Showing posts with label Romanovs. Show all posts
Showing posts with label Romanovs. Show all posts

Saturday, August 18, 2018

The pit where the Romanovs were thrown


 
Lilies are planted at the ditch where the Bolsheviks threw the bodies of the Romanov family and their staff members after the murderers covered them with sulphuric acid to shield their identities on July 17, 1918/Photo by Patricia Leslie, July 25, 2018
 
The Romanovs, Russia's last Royal Family, were murdered by the Bolsheviks in Yekaterinburg, Russia
on the night of July 17, 1918. The Bolsheviks shot, bayoneted, and burned the family and their loyal staff of four at the Ipatiev House  where the family had been imprisoned their last 78 days.

Due to the reluctance of some of the perpetrators to shoot the daughters, and the need to bring in fresh troops to finish them off, the crime took much longer than expected.  When at last the deed was completed, the killers hauled the bodies almost ten miles away to an abandoned ditch where they pitched the dead.

Now the ditch and the surrounding area are a holy place, Ganina Yama and the home of the Monastery of the Holy Royal Martyrs.  There visitors are invited to come, pay respects, and wonder why the Bolsheviks also murdered the children, a crime the killers tried to hide for as long as possible to avoid a world outcry and to be able to use the family in death to negotiate for the release of prisoners.

These photographs were taken on July 25, 2018, a week after the centennial of the murders.

To see the second site where the bodies were moved on July 19, 1918, go here.


The family and their servants were canonized on November 1, 1981. Except for the children, Alexei and Maria whose bones were found elsewhere and are still in Russian archives, the family and staff were buried on July 17, 1998 at Peter and Paul Cathedral in St. Petersburg where most czars since Peter the Great are buried.
 The ditch at Ganina Yama. Yama means "mine."/Photo by Patricia Leslie, July 25, 2018
A covered wooden semi-circle walkway surrounds the Romanov burial ditch at Ganina Yama.

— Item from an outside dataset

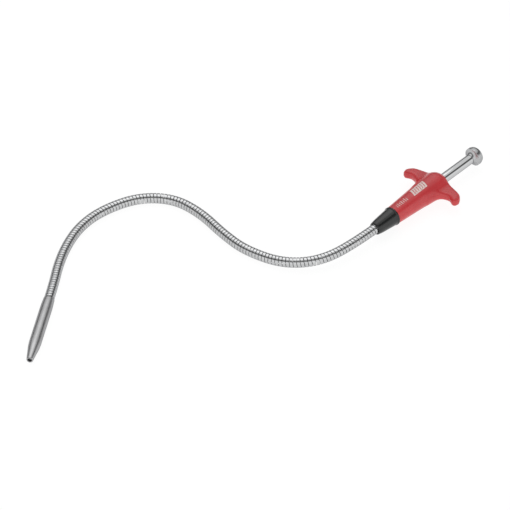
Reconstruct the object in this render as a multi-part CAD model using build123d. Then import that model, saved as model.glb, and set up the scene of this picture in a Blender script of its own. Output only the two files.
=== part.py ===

A cross is at right center and pictured below/Photo by Patricia Leslie, July 25, 2018
 

A cross flanked by fresh flowers at Ganina Yama/Photo by Patricia Leslie, July 25, 2018
 

Large photographs of the seven murdered Romanovs hang at the memorial site, each picture bordered by cascades of fresh flowers/Photo by Patricia Leslie, July 25, 2018
To the left is a photograph of Czar Nicholas II/Photo by Patricia Leslie, July 25, 2018
 

Photographs of the Romanovs bordered by fresh flowers on a wooden walkway form a semi-circle around the burial site/Photo by Patricia Leslie, July 25, 2018
Adjacent to the burial site is a chapel with 17 cupolas to commemorate the 17th day of July, 1918 when the family and their staff of four were murdered and brought here. The monastery was built in 2001 and includes seven chapels, one for each family member/Photo by Patricia Leslie, July 25, 2018


The adjacent chapel with its 17 domes, 17 to commemorate the day of the tragedy, July 17, 1918/Photo by Patricia Leslie, July 25, 2018
The semi-circular wooden walkway with photographs of the Romanovs surrounds the depression in the ground, the site where the bodies were thrown/Photo by Patricia Leslie, July 25, 2018
The chapel with 17 domes adjacent to the burial site/Photo by Patricia Leslie, July 25, 2018
A statue of the five children, Olga, Alexei, Anastasia, Maria, and Tatiana near the burial site at Ganina Yama/Photo by Patricia Leslie, July 25, 2018


A chapel at Ganina Yama/Photo by Patricia Leslie, July 17, 2018

Another chapel at Ganina Yama/Photo by Patricia Leslie, July 25, 2018


A chapel at Ganina Yama/Photo by Patricia Leslie, July 25, 2018

A chapel at Ganina Yama and a woman wearing apparel and head covering which the monastery provides to visitors who are not properly clothed/Photo by Veronica,  July 25, 2018

The bust of Empress Alexandra at Ganina Yama/Photo by Patricia Leslie, July 25, 2018
The back of a bust of Nicholas II at Ganina Yama/Photo by Patricia Leslie, July 25, 2018

Apparel to cover bare legs for men and women is distributed at the entrance to Ganina Yama, with head coverings for women available, as well/Photo by Patricia Leslie, July 25, 2018


One hundred years later on July 17, 2018 ,an estimated 75,000 people attended a liturgy at the Church on the Blood in Yekaterinburg built on the site of the house where the Romanovs were killed. The people walked to Ganina Yama, about four hours away, following the route the bodies were taken. To the left above are photographs of the Royal Family/Photo, the Vatican



Saturday, August 11, 2018

Romanovs' second burial site, July 19, 1918, in pictures


Across these railroad tracks at the Porosyonkov Ravine or Field is the second place the Bolsheviks buried the bodies of the  Romanovs, their cook, doctor, maid, and footman on July 19, 1918. To hide the bodies from the Bolsheviks' opponents, the Whites, the executioners moved them 4.5 miles from the first place they dumped them on July 17, 1918  at what is now Ganina Yama, a monastery. (For July 25, 2018 photos of Ganina Yama, go here.)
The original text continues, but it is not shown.